Ralph Hodgson was born on September 9, 1871, in Yorkshire, England, in a late-Victorian world that still trusted in moral certainties even as modernity pressed in through industrial towns, new rail lines, and widening print culture. The son of a Church of England vicar, he grew up in a household where language carried ethical weight - sermons, hymns, and the cadences of the King James Bible formed an early acoustic landscape and gave him a lifelong feel for incantation and moral fable.

That background also produced friction. Hodgson was not a doctrinaire believer in progress; he absorbed the dignity of tradition but distrusted the smugness of received opinion. From early adulthood he displayed a restlessness that would become his signature: a preference for independence over institution, for the solitary craft of making poems over the social marketplace that sold them. His later life - long, peripatetic, and increasingly distant from metropolitan literary scenes - reads as a sustained attempt to protect a private inner sovereignty.

Education and Formative Influences

Hodgson was educated in England in the conventional channels available to a clergyman's son, but his most decisive schooling came through reading and self-directed apprenticeship: Romantic and biblical rhetoric, the ballad tradition, and the fin-de-siecle fascination with symbol and parable. He came of age as English poetry split between late Victorian ornament and early modernist fracture; Hodgson chose a third way, keeping metrical clarity and narrative drive while sharpening them into allegory. The psychological pattern was set early: he wanted the authority of old forms without submitting to old institutions.

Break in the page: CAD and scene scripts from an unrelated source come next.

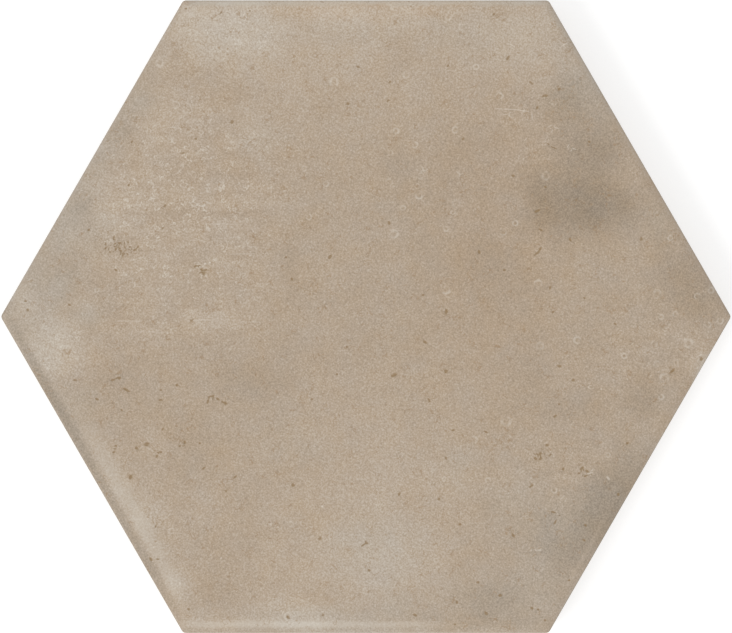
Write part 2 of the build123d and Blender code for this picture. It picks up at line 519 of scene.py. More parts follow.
# %% Where the pits are
PITS = [
    (114, 238, 2.7, 0.9, 75), (106, 248, 1.7, 1.0, 40), (106, 243, 1.2, 0.9, 0),
    (115, 244, 1.8, 1.0, 40), (120, 243, 2.0, 1.0, 10), (116, 249, 1.9, 1.1, 60),
    (119, 247, 1.4, 0.9, 0), (121, 251, 1.8, 1.1, -30), (125, 247, 2.0, 1.0, 110),
    (123, 255, 2.1, 1.0, 70), (128, 242, 1.2, 0.9, 0), (130, 247, 1.4, 1.0, 0),
    (135, 250, 1.8, 1.0, 20), (138, 247, 1.8, 0.9, 60), (110, 252, 1.1, 0.8, 0),
    (128, 254, 1.1, 0.8, 0), (117, 378, 2.6, 0.9, 30), (206, 270, 1.7, 1.1, 30),
    (202, 270, 2.5, 1.3, -40), (204, 273, 2.7, 1.4, 100), (196, 266, 2.4, 1.2, 20),
    (89, 230, 1.8, 1.2, 60), (116, 270, 2.2, 1.2, 140), (232, 122, 2.6, 1.8, 60),
    (183, 153, 2.8, 1.1, 5), (196, 139, 1.5, 1.1, 0), (132, 142, 2.0, 1.2, 70),
    (129, 185, 1.8, 1.1, 40), (165, 206, 1.8, 1.3, 60), (163, 228, 1.4, 1.1, 0),
    (348, 104, 2.0, 1.6, 0), (358, 67, 2.4, 1.2, 160), (330, 257, 2.8, 1.5, 60),
    (186, 9, 1.3, 0.9, 0), (221, 13, 2.2, 0.7, 50), (250, 11, 1.1, 0.8, 0),
    (292, 279, 2.0, 1.2, 120), (286, 257, 1.4, 1.1, 0), (70, 305, 2.2, 1.2, 150),
    (26, 301, 1.6, 1.2, 0), (28, 310, 1.8, 1.2, 130), (508, 58, 2.8, 1.6, 60),
    (448, 66, 2.0, 1.1, 40), (390, 82, 1.8, 1.3, 60), (388, 101, 1.7, 1.1, 30),
    (531, 83, 2.4, 1.2, 140), (545, 96, 4.0, 1.4, 12), (559, 89, 1.8, 1.5, 0),
    (537, 108, 2.2, 1.5, 50), (548, 144, 1.8, 0.7, 150), (554, 148, 3.0, 0.7, 160),
    (463, 139, 1.7, 1.1, 60), (513, 176, 1.9, 1.5, 0), (545, 187, 1.7, 1.3, 0),
    (537, 211, 4.0, 1.4, 25), (389, 223, 2.2, 1.5, 120), (541, 230, 2.6, 1.1, 150),
    (570, 240, 2.4, 1.1, 130), (479, 252, 2.6, 1.5, 110), (540, 249, 2.6, 1.6, 70),
    (537, 253, 4.4, 1.2, 40), (641, 239, 2.4, 1.5, 60), (504, 270, 1.6, 1.3, 0),
    (550, 288, 2.4, 1.2, 80), (446, 312, 3.0, 1.9, 80), (584, 298, 1.6, 1.2, 0),
    (423, 295, 1.6, 1.1, 0), (553, 312, 2.0, 1.2, 30), (589, 142, 1.6, 1.2, 0),
    (494, 14, 2.0, 1.4, 40), (192, 320, 2.2, 1.0, 20), (113, 380, 2.2, 1.2, 0),
    (120, 378, 2.0, 1.2, 60), (127, 390, 4.2, 1.3, 150), (75, 380, 2.2, 1.2, 0),
    (97, 399, 2.4, 1.2, 160), (122, 410, 1.8, 1.2, 120), (161, 400, 2.6, 1.1, 0),
    (161, 390, 1.5, 1.1, 0), (177, 385, 1.7, 1.3, 60), (208, 401, 2.8, 1.2, 80),
    (212, 396, 3.0, 1.1, 15), (218, 399, 2.6, 1.0, 150), (225, 403, 3.0, 1.4, 155),
    (147, 444, 3.0, 2.2, 10), (137, 448, 2.2, 1.5, 130), (116, 446, 1.6, 1.3, 0),
    (114, 452, 1.8, 1.1, 30), (157, 456, 2.0, 1.3, 60), (161, 452, 1.6, 1.2, 0),
    (185, 442, 2.4, 1.6, 100), (180, 446, 1.6, 1.1, 0), (200, 443, 1.5, 1.1, 0),
    (131, 477, 2.8, 1.8, 50), (204, 468, 2.6, 1.1, 30), (235, 477, 2.8, 1.1, 35),
    (226, 491, 1.8, 1.2, 150), (293, 485, 2.2, 1.9, 0), (320, 538, 2.0, 1.8, 0),
    (363, 545, 2.6, 1.0, 30), (366, 542, 2.4, 1.0, 75), (156, 526, 2.0, 1.2, 60),
    (151, 559, 2.2, 1.3, 130), (158, 559, 2.0, 0.9, 0), (189, 609, 1.8, 1.5, 0),
    (288, 617, 2.2, 1.5, 140), (323, 615, 1.6, 1.3, 0), (312, 399, 1.6, 1.2, 0),
    (337, 374, 1.5, 1.1, 0), (347, 347, 1.4, 1.1, 0), (163, 429, 1.8, 1.0, 60),
    (394, 375, 3.4, 1.9, 20), (446, 371, 2.6, 2.2, 0), (425, 342, 2.8, 1.4, 145),
    (429, 400, 2.8, 1.2, 120), (559, 366, 2.6, 1.4, 170), (573, 380, 2.0, 1.7, 0),
    (672, 371, 3.4, 1.7, 40), (701, 359, 2.4, 1.9, 90), (615, 324, 2.2, 1.1, 140),
    (559, 404, 1.5, 1.2, 0), (555, 416, 2.0, 1.4, 30), (486, 432, 2.2, 1.2, 160),
    (453, 430, 1.6, 1.3, 0), (547, 445, 1.9, 1.5, 0), (535, 458, 2.2, 1.6, 160),
    (540, 454, 2.8, 1.6, 50), (540, 459, 1.8, 1.3, 0), (550, 455, 2.2, 0.9, 30),
    (563, 469, 1.9, 1.5, 90), (582, 468, 2.4, 1.5, 40), (587, 471, 2.8, 1.3, 150),
    (585, 476, 1.8, 1.2, 20), (579, 473, 1.4, 1.0, 0), (627, 443, 1.6, 1.4, 0),
    (531, 486, 2.8, 1.1, 30), (618, 494, 2.0, 1.5, 90), (399, 494, 2.2, 1.4, 60),
    (439, 499, 1.7, 1.5, 0), (446, 458, 1.8, 1.2, 100), (553, 512, 2.6, 1.1, 170),
    (555, 522, 3.2, 1.1, 60), (585, 525, 1.7, 1.3, 140), (584, 540, 2.0, 1.2, 150),
    (460, 524, 1.6, 1.3, 0), (513, 535, 2.8, 1.5, 120), (367, 543, 1.6, 1.2, 0),
    (369, 570, 1.8, 1.4, 0), (478, 582, 2.0, 1.4, 0), (500, 595, 2.2, 1.7, 0),
    (457, 602, 1.8, 1.3, 90), (486, 613, 2.4, 1.8, 140), (415, 615, 2.6, 1.5, 150),
    (532, 608, 2.0, 1.3, 150), (538, 609, 1.7, 1.2, 0), (545, 620, 1.6, 1.2, 0),
    (569, 580, 1.6, 1.2, 0), (455, 624, 1.5, 1.2, 0),
]
print(len(PITS), "pits")

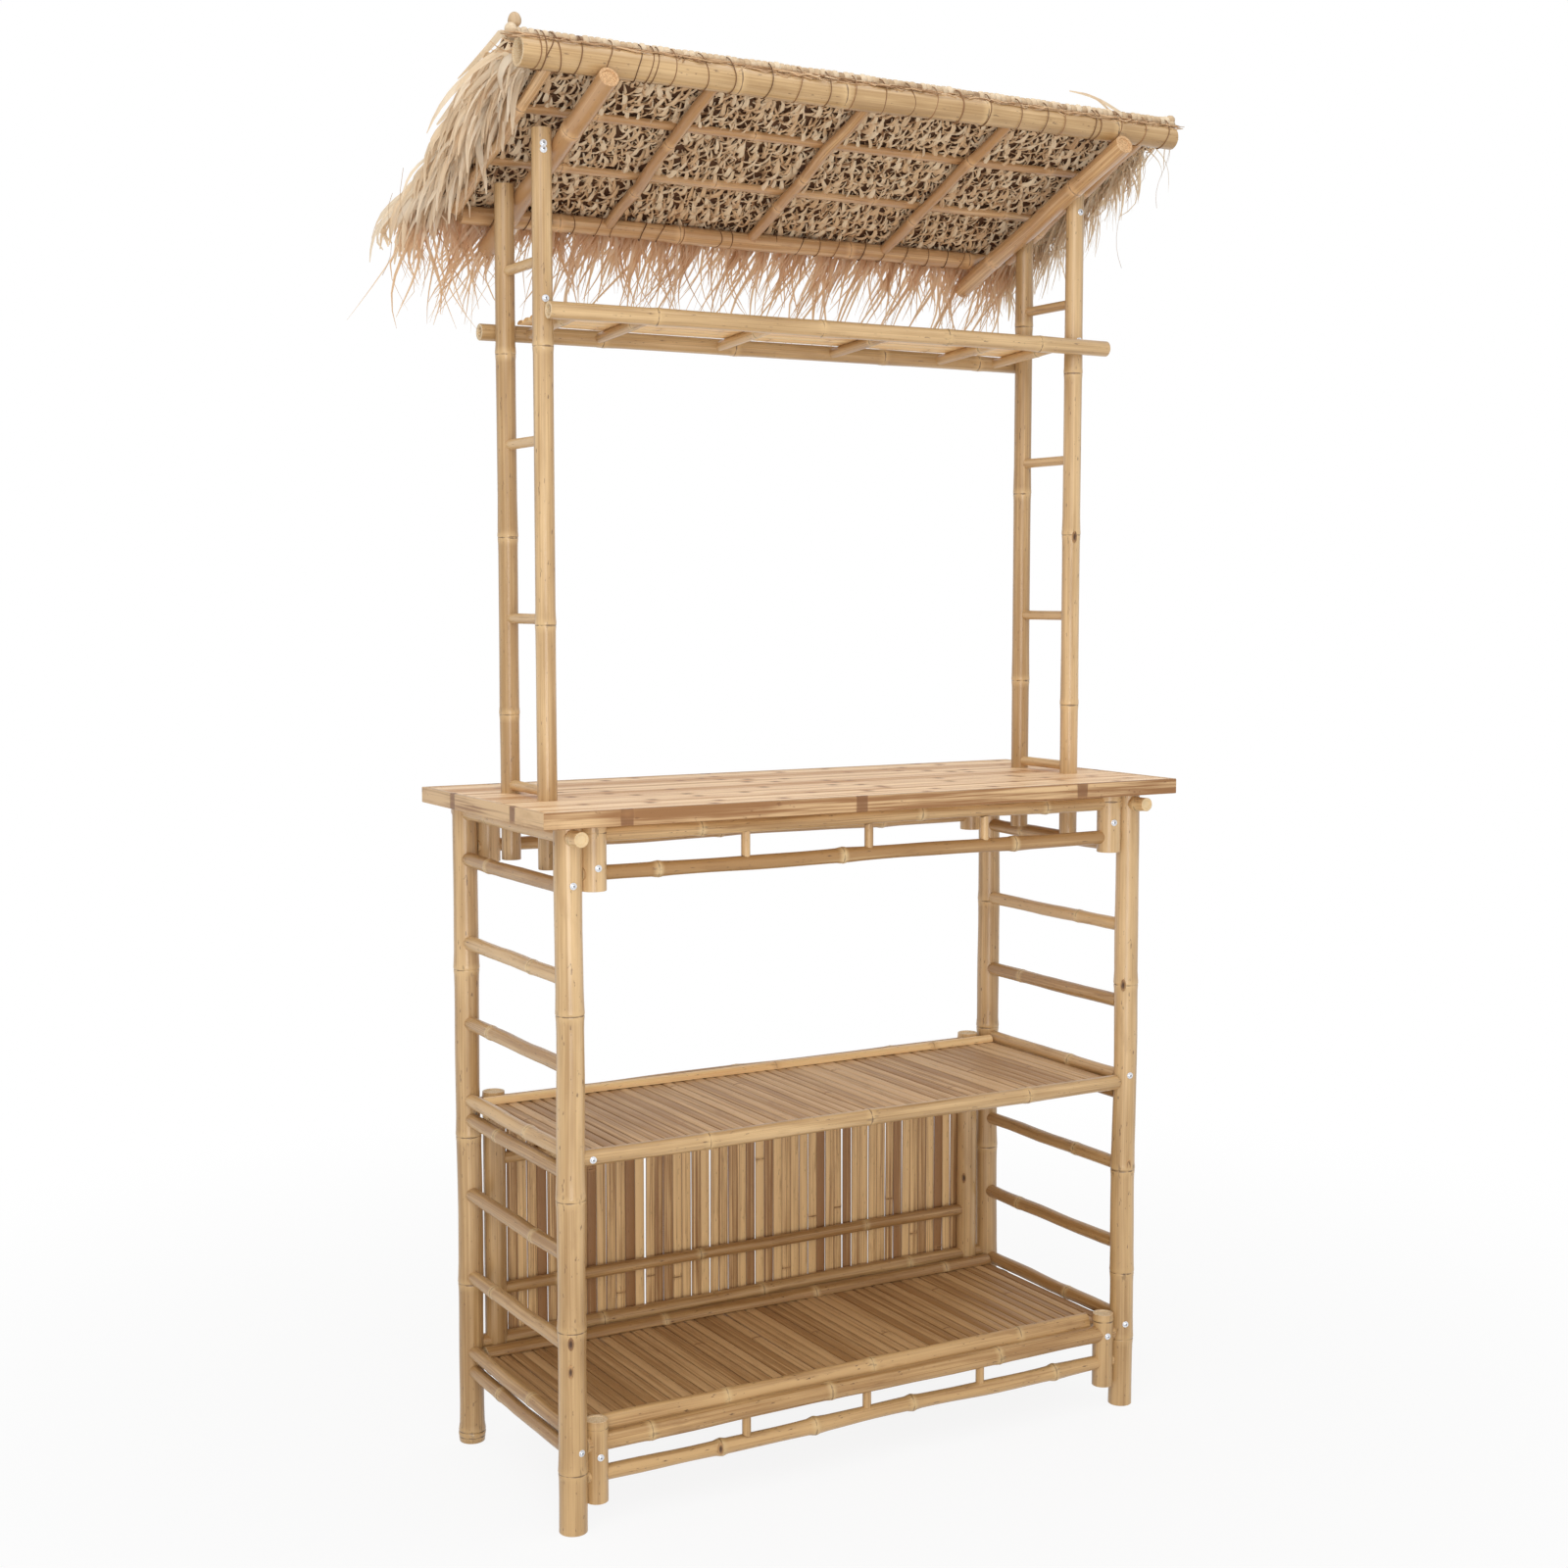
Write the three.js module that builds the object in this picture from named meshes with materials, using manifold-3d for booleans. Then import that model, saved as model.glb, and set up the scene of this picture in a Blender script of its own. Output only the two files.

Career, Major Works, and Turning Points

After early efforts to place his verse, Hodgson built his reputation on poems that traveled by anthologies and memory rather than by manifesto. His best-known pieces include "Time, You Old Gypsy Man", with its aching plea against transience, and the morally charged "The Bull", a parable of power and pity that shows his taste for stark, almost Old Testament judgment. His major collection, Poems (1917), gathered much of the work that made him recognizable in the English-speaking world during and after World War I, when readers were receptive to poetry that sounded ancient, chastened, and prophetic. He later spent long stretches abroad, including years in Japan, and in his final decades lived in the United States; the geographic distance paralleled an artistic distance, as he remained admired for a handful of unforgettable lyrics while never fully integrating into the modernist canon being constructed around London and Paris.

Philosophy, Style, and Themes

Hodgson's inner life, as it emerges from the poems, is governed by two opposing impulses: wonder and suspicion. He was drawn to the moment when perception flips into revelation, yet he distrusted the easy consolations of certainty. That double stance is captured in the aphorism-like claim, "Some things have to be believed to be seen". In Hodgson's art belief is not mere doctrine - it is an act of imaginative attention, a willingness to let the world disclose meanings that bare empiricism misses. At the same time, he kept a hard edge of skepticism about public prophecy and fashionable alarms: "The handwriting on the wall may be a forgery". The psychology underneath is defensive and lucid - he wanted awe, but he refused to be manipulated by it.

Stylistically, Hodgson favored direct diction, strong beats, and a balladeer's forward motion, often compressing metaphysical anxiety into a story a child could follow and an adult could not exhaust. His most quoted lines are often voiced as address - prayer, bargaining, accusation - because his central theme is a personal confrontation with time, fate, and moral consequence. When he writes, "Time, you old gypsy man, will you not stay, put up your caravan just for one day?" , the pleading is theatrical but not sentimental: it dramatizes a consciousness that knows its petitions will fail yet cannot stop making them. Again and again, he uses animal figures and fable structures to explore power, innocence, and the limits of mercy, suggesting a poet who saw society as a moral test continually failed and continually retaken.

Legacy and Influence

Hodgson's enduring influence rests less on volume than on intensity: a small number of poems that continue to live in quotation, recitation, and anthology circulation, carrying his peculiar blend of parable, music, and metaphysical unease. He represents a strain of early 20th-century English verse that resisted both the decadence of the late Victorians and the fragmentation of high modernism, proving that traditional forms could still deliver psychological complexity and moral force. Though never a central architect of the canon, he remains a poet of lasting afterlife - the kind whose lines resurface at funerals, in classrooms, and in private reckonings with time.